What you have to do: Write out every entry exactly as it stands.

##### Supplied entries

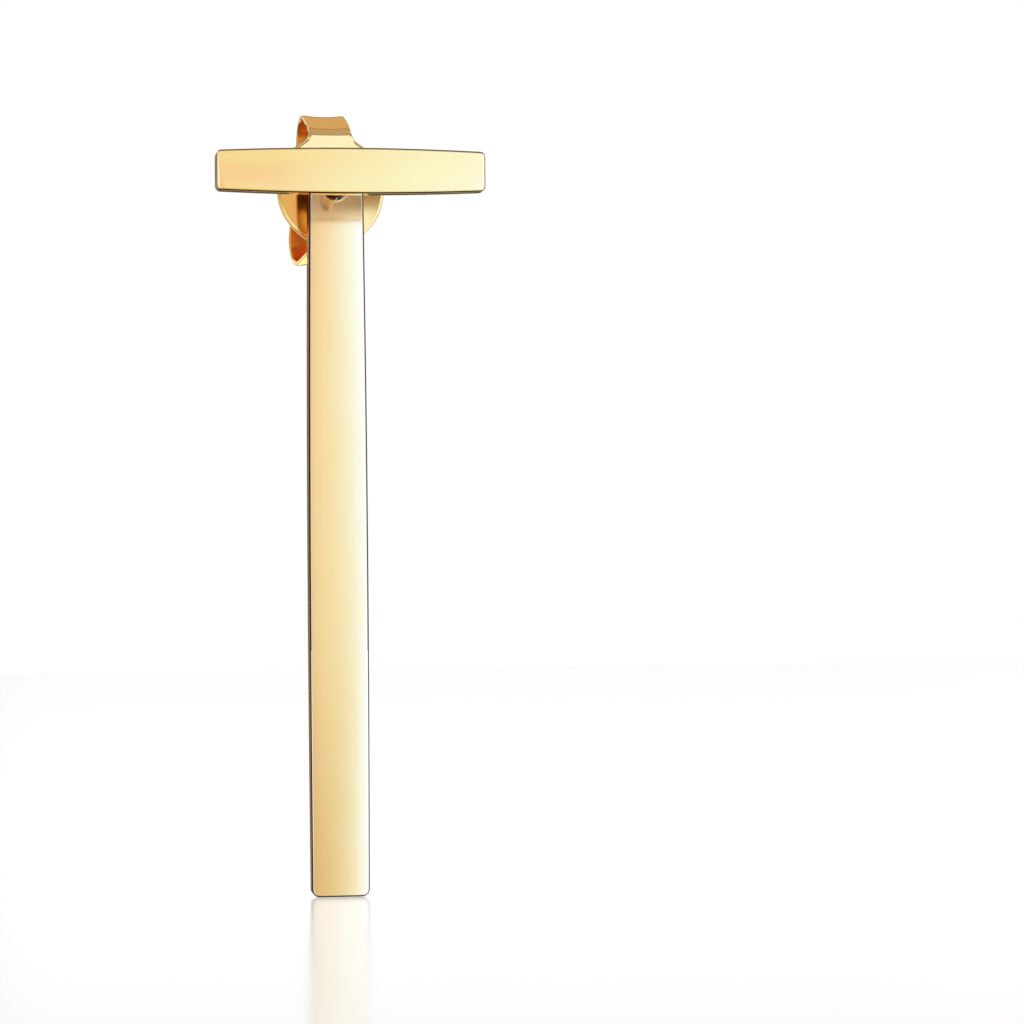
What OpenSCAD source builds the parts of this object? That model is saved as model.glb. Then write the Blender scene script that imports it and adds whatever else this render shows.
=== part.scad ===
// Bar earring. A short bar sits across the front of the ear lobe and carries a soldered post.
// A long bar hangs on the post behind the lobe, and a butterfly clutch holds both on.
// Millimetres, +Z up, and the front faces -Y. The origin is on the axis of the post, at the
// back face of the front bar, which is where the ear lobe sits.

/* [Front bar] */
// Length of the front bar, from end to end
front_len = 10; // [7:0.5:16]
// Height of the front bar at its middle
front_mid_h = 1.7; // [1.6:0.02:2.4]
// Height of the front bar at its left end, where polishing has narrowed it
front_left_h = 1.48; // [1.2:0.01:1.6]
// Height of the front bar at its right end
front_right_h = 1.47; // [1.2:0.01:1.6]
// Thickness of the front bar, from front to back
front_t = 0.95; // [0.7:0.05:1.6]
// Radius of the four corners of the front bar's outline
front_corner_r = 0.2; // [0.1:0.05:0.4]

/* [Post] */
// Diameter of the ear post
post_d = 0.8; // [0.7:0.05:1]
// Length of plain post behind the friction notch, with its rounded tip
post_end_len = 0.8; // [0.6:0.1:1.6]
// Radius of the rounding on the tip of the post
post_tip_r = 0.2; // [0.1:0.05:0.3]
// Width of the friction notch along the post
notch_w = 0.55; // [0.55:0.05:0.8]
// Depth of the friction notch, a rounded groove
notch_depth = 0.07; // [0.04:0.01:0.12]
// How far the solder fillet at the foot of the post spreads
solder_w = 0.12; // [0.05:0.01:0.2]

/* [Drop bar] */
// Length of the drop bar, from end to end
drop_len = 28.5; // [16:0.5:45]
// Width of the drop bar where it is widest
drop_mid_w = 2.3; // [2.26:0.02:3]
// Width of the drop bar at its top end
drop_top_w = 2.08; // [1.9:0.02:2.2]
// Width of the drop bar at its bottom end
drop_bottom_w = 2.24; // [1.9:0.02:2.26]
// Where the drop bar is widest, as a share of its length from the top
drop_widest = 0.62; // [0.4:0.02:0.8]
// Thickness of the drop bar at its top end
drop_top_t = 1.1; // [0.9:0.05:1.5]
// Thickness of the drop bar at its bottom end
drop_bottom_t = 0.85; // [0.7:0.05:0.9]
// Radius of the four corners of the drop bar's outline
drop_corner_r = 0.3; // [0.1:0.05:0.5]
// Diameter of the hole that the post goes through
drop_hole_d = 1; // [0.95:0.01:1]
// Distance from the middle of the hole to the top end of the drop bar
hole_to_top = 1.1; // [0.9:0.05:1.6]
// How far the hole sits left of the middle of the drop bar's width
hole_off = 0.04; // [0:0.01:0.1]
// Depth of the bevel round the mouth of the hole
hole_bevel = 0.05; // [0.02:0.01:0.1]
// Space for the ear lobe, from the front bar to the drop bar
lobe_gap = 5.2; // [4.6:0.1:7]

/* [Clutch] */
// Diameter of the dished disc
disc_d = 4.36; // [4:0.04:4.8]
// Depth of the dish, from its rim to its middle
dish_depth = 0.12; // [0.1:0.02:0.4]
// Thickness of the sheet that the clutch is stamped from
sheet_t = 0.2; // [0.15:0.01:0.25]
// Width of the strip that is curled into each scroll
strip_w = 1.7; // [1.2:0.1:2.2]
// Height of the upper scroll over the axis of the post
upper_reach = 3.12; // [2.9:0.02:3.2]
// Depth of the lower scroll under the axis of the post
lower_reach = 2.87; // [2.85:0.01:3.15]
// How far the scrolls reach behind the rim of the disc
scroll_depth = 3.05; // [2.9:0.05:3.4]
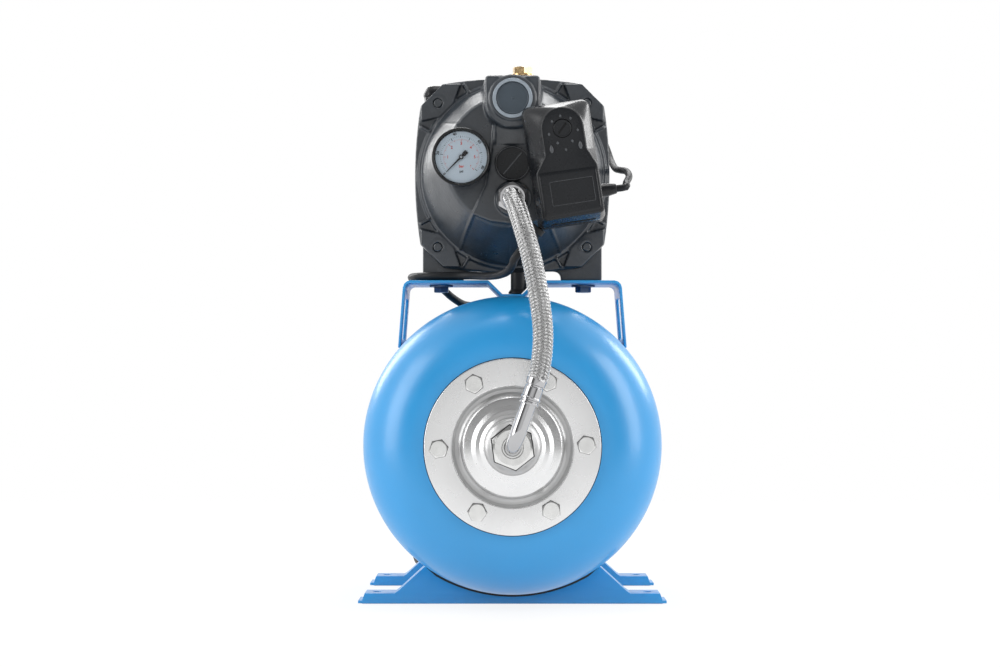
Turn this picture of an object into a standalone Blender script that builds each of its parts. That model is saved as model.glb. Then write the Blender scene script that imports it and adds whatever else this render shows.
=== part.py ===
"""Booster pump set: a jet pump on a horizontal pressure tank, built from its separate pieces.

Metres, +Z up. X is the width seen from the front, the front looks along -Y, and the origin is
on the floor under the middle of the set. Lengths along Y are named from the tank's front rim.
"""

import math

import bmesh
import bpy
from mathutils import Matrix, Vector

# Clearances
SEAT_GAP = 0.0003
RUNNING_GAP = 0.0008
BOLT_CLEARANCE = 0.0004

# Pressure tank: a steel shell lying along Y with a rubber bladder inside
TANK_RADIUS = 0.135
TANK_FLOOR_CLEARANCE = 0.012
TANK_AXIS_HEIGHT = TANK_RADIUS + TANK_FLOOR_CLEARANCE
TANK_TOP = TANK_AXIS_HEIGHT + TANK_RADIUS
TANK_WALL = 0.0015
TANK_CYLINDER_LENGTH = 0.300
FRONT_DOME_DEPTH = 0.0577
REAR_DOME_DEPTH = 0.065
WELD_BEAD_HEIGHT = 0.0012
WELD_BEAD_WIDTH = 0.006
WELD_BEAD_PLACE = 0.150
TANK_SEGMENTS = 32
FLANGE_SEGMENTS = 32

# Counter-flange that closes the tank's front
FLANGE_RADIUS = 0.078
FLANGE_THICKNESS = 0.0035
FLANGE_GROOVE_OUTER = 0.0525
FLANGE_GROOVE_INNER = 0.04475
FLANGE_GROOVE_DEPTH = 0.0024
FLANGE_CONE_RADIUS = 0.037
FLANGE_CONE_STEP_RADIUS = 0.0255
FLANGE_CONE_HEIGHT = 0.011
FLANGE_HUB_RADIUS = 0.0195
FLANGE_HUB_HEIGHT = 0.018
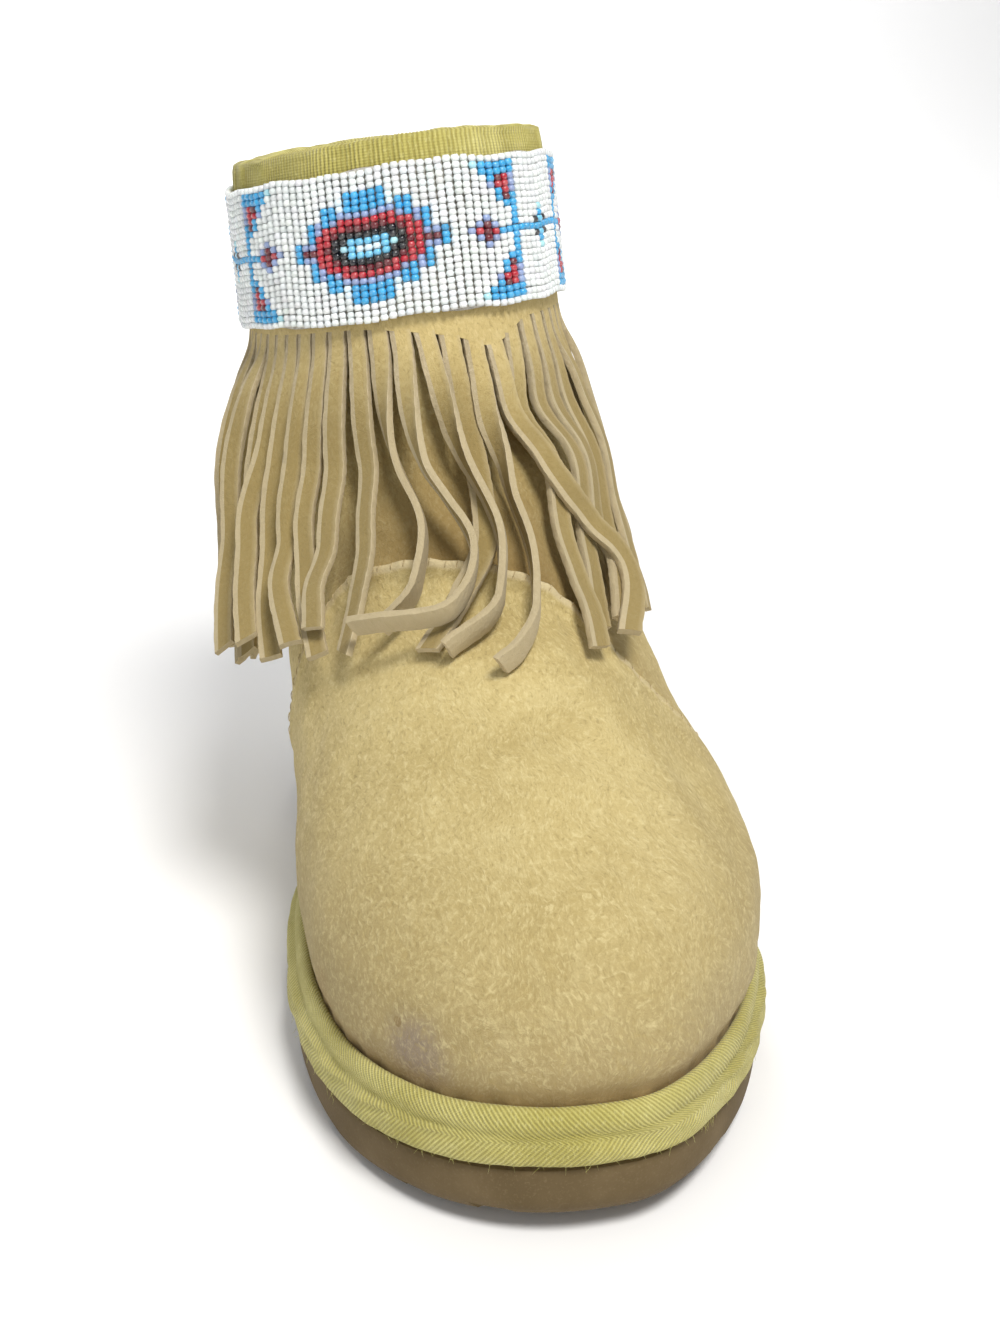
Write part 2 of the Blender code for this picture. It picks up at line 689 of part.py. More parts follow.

##########

Answer to the task:
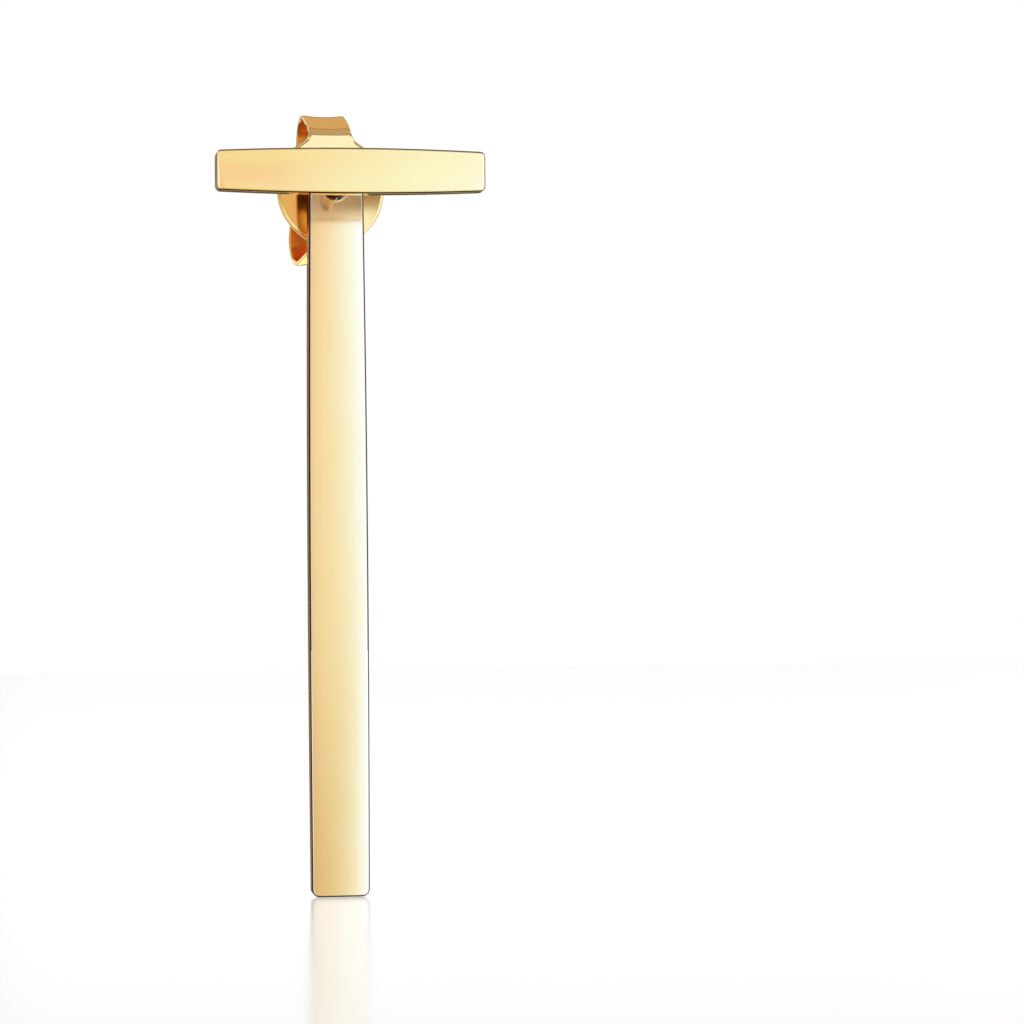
What OpenSCAD source builds the parts of this object? That model is saved as model.glb. Then write the Blender scene script that imports it and adds whatever else this render shows.
=== part.scad ===
// Bar earring. A short bar sits across the front of the ear lobe and carries a soldered post.
// A long bar hangs on the post behind the lobe, and a butterfly clutch holds both on.
// Millimetres, +Z up, and the front faces -Y. The origin is on the axis of the post, at the
// back face of the front bar, which is where the ear lobe sits.

/* [Front bar] */
// Length of the front bar, from end to end
front_len = 10; // [7:0.5:16]
// Height of the front bar at its middle
front_mid_h = 1.7; // [1.6:0.02:2.4]
// Height of the front bar at its left end, where polishing has narrowed it
front_left_h = 1.48; // [1.2:0.01:1.6]
// Height of the front bar at its right end
front_right_h = 1.47; // [1.2:0.01:1.6]
// Thickness of the front bar, from front to back
front_t = 0.95; // [0.7:0.05:1.6]
// Radius of the four corners of the front bar's outline
front_corner_r = 0.2; // [0.1:0.05:0.4]

/* [Post] */
// Diameter of the ear post
post_d = 0.8; // [0.7:0.05:1]
// Length of plain post behind the friction notch, with its rounded tip
post_end_len = 0.8; // [0.6:0.1:1.6]
// Radius of the rounding on the tip of the post
post_tip_r = 0.2; // [0.1:0.05:0.3]
// Width of the friction notch along the post
notch_w = 0.55; // [0.55:0.05:0.8]
// Depth of the friction notch, a rounded groove
notch_depth = 0.07; // [0.04:0.01:0.12]
// How far the solder fillet at the foot of the post spreads
solder_w = 0.12; // [0.05:0.01:0.2]

/* [Drop bar] */
// Length of the drop bar, from end to end
drop_len = 28.5; // [16:0.5:45]
// Width of the drop bar where it is widest
drop_mid_w = 2.3; // [2.26:0.02:3]
// Width of the drop bar at its top end
drop_top_w = 2.08; // [1.9:0.02:2.2]
// Width of the drop bar at its bottom end
drop_bottom_w = 2.24; // [1.9:0.02:2.26]
// Where the drop bar is widest, as a share of its length from the top
drop_widest = 0.62; // [0.4:0.02:0.8]
// Thickness of the drop bar at its top end
drop_top_t = 1.1; // [0.9:0.05:1.5]
// Thickness of the drop bar at its bottom end
drop_bottom_t = 0.85; // [0.7:0.05:0.9]
// Radius of the four corners of the drop bar's outline
drop_corner_r = 0.3; // [0.1:0.05:0.5]
// Diameter of the hole that the post goes through
drop_hole_d = 1; // [0.95:0.01:1]
// Distance from the middle of the hole to the top end of the drop bar
hole_to_top = 1.1; // [0.9:0.05:1.6]
// How far the hole sits left of the middle of the drop bar's width
hole_off = 0.04; // [0:0.01:0.1]
// Depth of the bevel round the mouth of the hole
hole_bevel = 0.05; // [0.02:0.01:0.1]
// Space for the ear lobe, from the front bar to the drop bar
lobe_gap = 5.2; // [4.6:0.1:7]

/* [Clutch] */
// Diameter of the dished disc
disc_d = 4.36; // [4:0.04:4.8]
// Depth of the dish, from its rim to its middle
dish_depth = 0.12; // [0.1:0.02:0.4]
// Thickness of the sheet that the clutch is stamped from
sheet_t = 0.2; // [0.15:0.01:0.25]
// Width of the strip that is curled into each scroll
strip_w = 1.7; // [1.2:0.1:2.2]
// Height of the upper scroll over the axis of the post
upper_reach = 3.12; // [2.9:0.02:3.2]
// Depth of the lower scroll under the axis of the post
lower_reach = 2.87; // [2.85:0.01:3.15]
// How far the scrolls reach behind the rim of the disc
scroll_depth = 3.05; // [2.9:0.05:3.4]
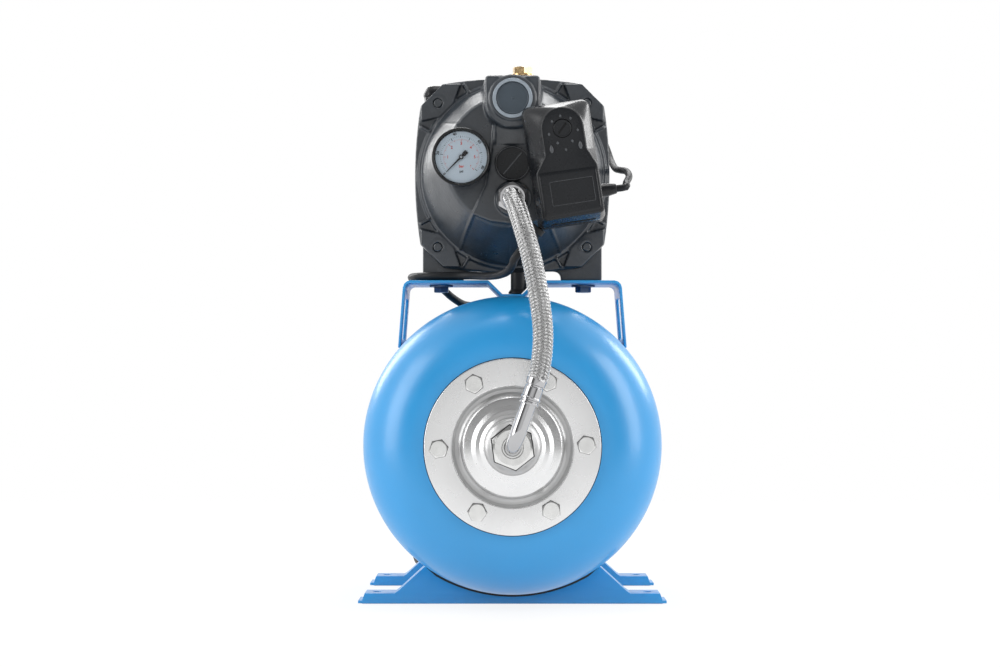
Turn this picture of an object into a standalone Blender script that builds each of its parts. That model is saved as model.glb. Then write the Blender scene script that imports it and adds whatever else this render shows.
=== part.py ===
"""Booster pump set: a jet pump on a horizontal pressure tank, built from its separate pieces.

Metres, +Z up. X is the width seen from the front, the front looks along -Y, and the origin is
on the floor under the middle of the set. Lengths along Y are named from the tank's front rim.
"""

import math

import bmesh
import bpy
from mathutils import Matrix, Vector

# Clearances
SEAT_GAP = 0.0003
RUNNING_GAP = 0.0008
BOLT_CLEARANCE = 0.0004

# Pressure tank: a steel shell lying along Y with a rubber bladder inside
TANK_RADIUS = 0.135
TANK_FLOOR_CLEARANCE = 0.012
TANK_AXIS_HEIGHT = TANK_RADIUS + TANK_FLOOR_CLEARANCE
TANK_TOP = TANK_AXIS_HEIGHT + TANK_RADIUS
TANK_WALL = 0.0015
TANK_CYLINDER_LENGTH = 0.300
FRONT_DOME_DEPTH = 0.0577
REAR_DOME_DEPTH = 0.065
WELD_BEAD_HEIGHT = 0.0012
WELD_BEAD_WIDTH = 0.006
WELD_BEAD_PLACE = 0.150
TANK_SEGMENTS = 32
FLANGE_SEGMENTS = 32

# Counter-flange that closes the tank's front
FLANGE_RADIUS = 0.078
FLANGE_THICKNESS = 0.0035
FLANGE_GROOVE_OUTER = 0.0525
FLANGE_GROOVE_INNER = 0.04475
FLANGE_GROOVE_DEPTH = 0.0024
FLANGE_CONE_RADIUS = 0.037
FLANGE_CONE_STEP_RADIUS = 0.0255
FLANGE_CONE_HEIGHT = 0.011
FLANGE_HUB_RADIUS = 0.0195
FLANGE_HUB_HEIGHT = 0.018
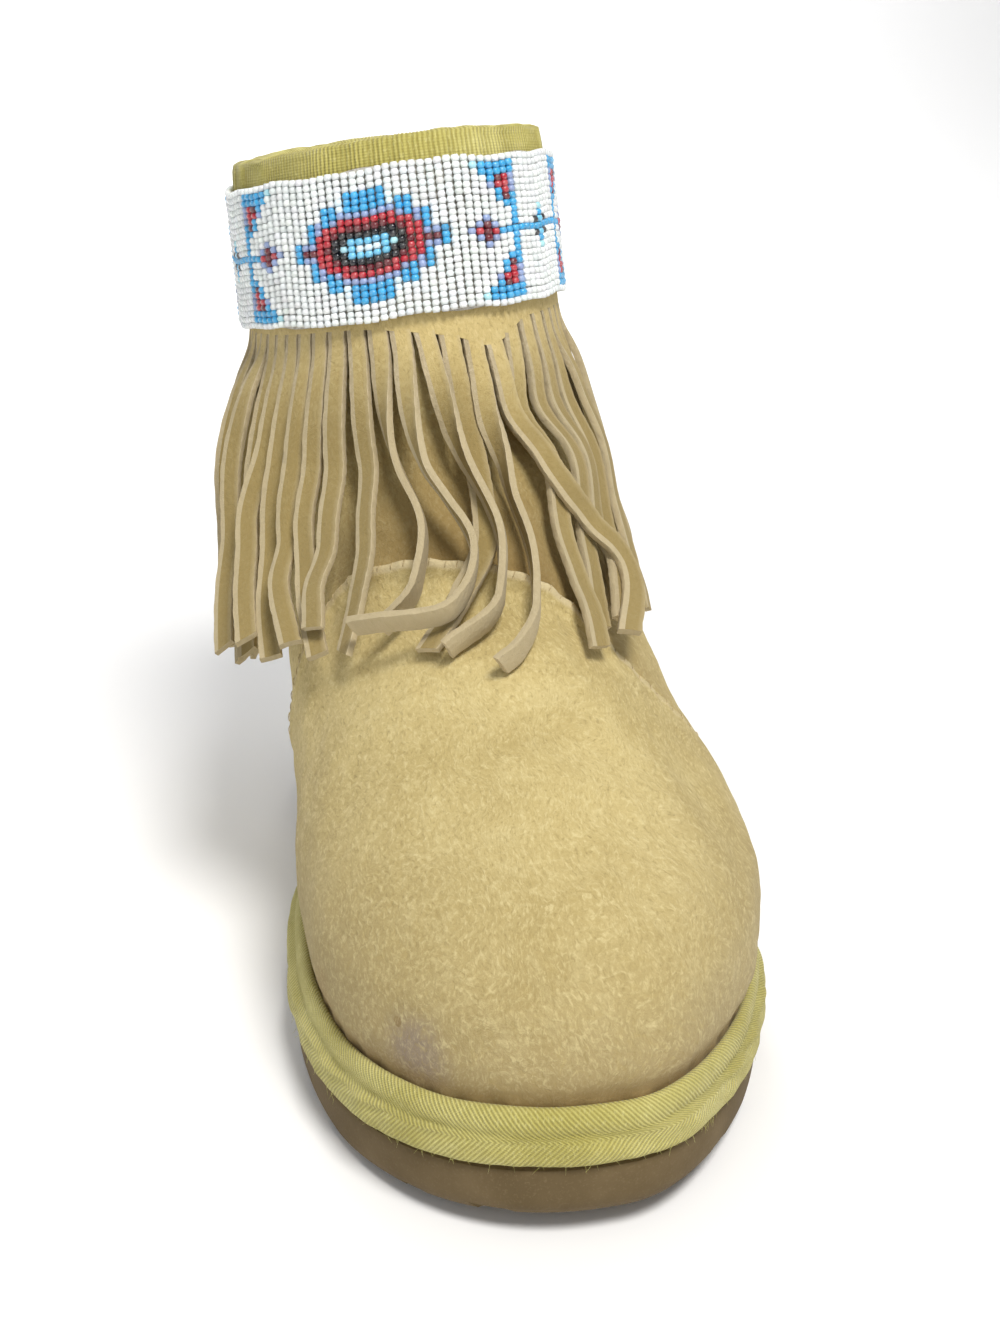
Write part 2 of the Blender code for this picture. It picks up at line 689 of part.py. More parts follow.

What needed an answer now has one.